Content disclaimer: This article is provided for informational purposes only and does not constitute legal, compliance, or security advice. Proxy usage may be restricted by local laws, platform terms, and partner agreements. Capabilities and availability vary by provider and region. Always obtain proper authorization, follow applicable regulations (e.g., GDPR/CCPA), and respect robots.txt, rate limits, and acceptable-use policies.
1. ASN Targeting Explained (What You’re Actually Targeting)
“Geo says where you are. ASN says who you are on the internet.”
Most geo-targeting focuses on where an IP is, like what city or country it appears in. ASN targeting, on the other hand, focuses on who owns the network the IP belongs to, typically an ISP or carrier.
What does this mean? That means your proxy traffic gets routed through IPs linked to a specific network operator, identified by their Autonomous System Number (ASN). This can help your requests look like they’re coming from a trusted or allow-listed network, not just a general location.
Think of the difference like this: saying “I’m in Berlin” tells you where someone is. But saying “I’m on Telekom Deutschland’s network” tells you who they’re connected through — which can affect what pages or ads they see.
| 👉 Need a quick matrix?
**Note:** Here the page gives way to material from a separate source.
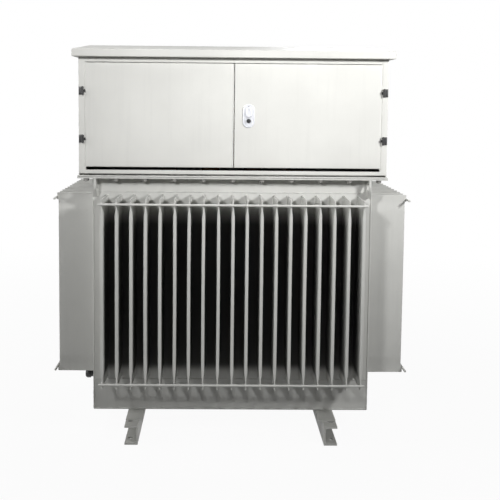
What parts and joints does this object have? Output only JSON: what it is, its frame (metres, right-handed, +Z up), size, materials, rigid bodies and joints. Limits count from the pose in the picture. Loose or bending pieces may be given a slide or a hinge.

Jump to the “ASN vs City vs Country” table below. |
How it Works (refer to the diagram below)
- Client sends a request through a Proxy Gateway configured with a policy — for example: Target ASN = AS12345
- The Proxy Gateway forwards the request to the ASN Selector
- The selector chooses the matching network:
- 🟢 ISP A: AS12345 (Selected) → path that matches the target ASN
- ⚪ ISP B: AS67890 (Not Selected) → alternative network
- The chosen ISP’s IPs reach the Target Website / API, which checks:
- Geo location
- IP reputation
- ASN (network owner)
- If the ASN matches the site’s allowlist, the connection is accepted.

2. Why ASN Targeting Might Actually Matter
As mentioned in the previous section, most IP targeting looks at where someone is. ASN targeting goes deeper. It focuses on who owns the network (usually an ISP or carrier). That small shift can make a big difference depending on what you’re doing.
a. Ad Parity: See What Your Users See
If your campaign only runs on Carrier X, standard geo targeting won’t confirm delivery. ASN targeting makes sure your test traffic mirrors your users’ actual network, so you can verify ad placement and pricing directly.
b. QA Accuracy: Replicate Real-World Behavior
Some flows fail or trigger fraud checks depending on the IP’s ASN. For example, a checkout might break on a datacenter IP but pass on an ISP with sticky sessions. Testing with the right ASN helps you surface hidden issues and debug step-level failures more reliably.
c. Scraping Precision: Unlock ISP-Gated Content
Catalogs, prices, and landing pages often vary by network (not just location). ASN targeting lets you see what your users see on their real ISP, exposing content that generic IPs can’t access. One ASN might show a promo, another a login wall. That matters.
d. Compliance & Allowlisting: Avoid Network-Based Blocks
APIs and partner sandboxes often trust only specific ASNs. Using the wrong one can get you blocked. With ASN targeting, you cut down on those nasty 403s, 401s, and manual reviews by aligning with known-good network ranges.
e. Rate-Limit Resilience: Handle Load Smarter
Shared geo pools often throttle faster than smaller (higher-trust) ISP pools. By testing across ASNs, you can spot which networks hold up under pressure, fewer 429s and fewer 503s. And of course you get a more stable performance when it counts.
f. A/B Testing by Network: Separate the Signal
Not all user behavior differences come from location or device. ASN targeting helps you isolate network effects (like whether higher conversion is due to the ISP, not just the region). It’s a better way to get signal from your tests.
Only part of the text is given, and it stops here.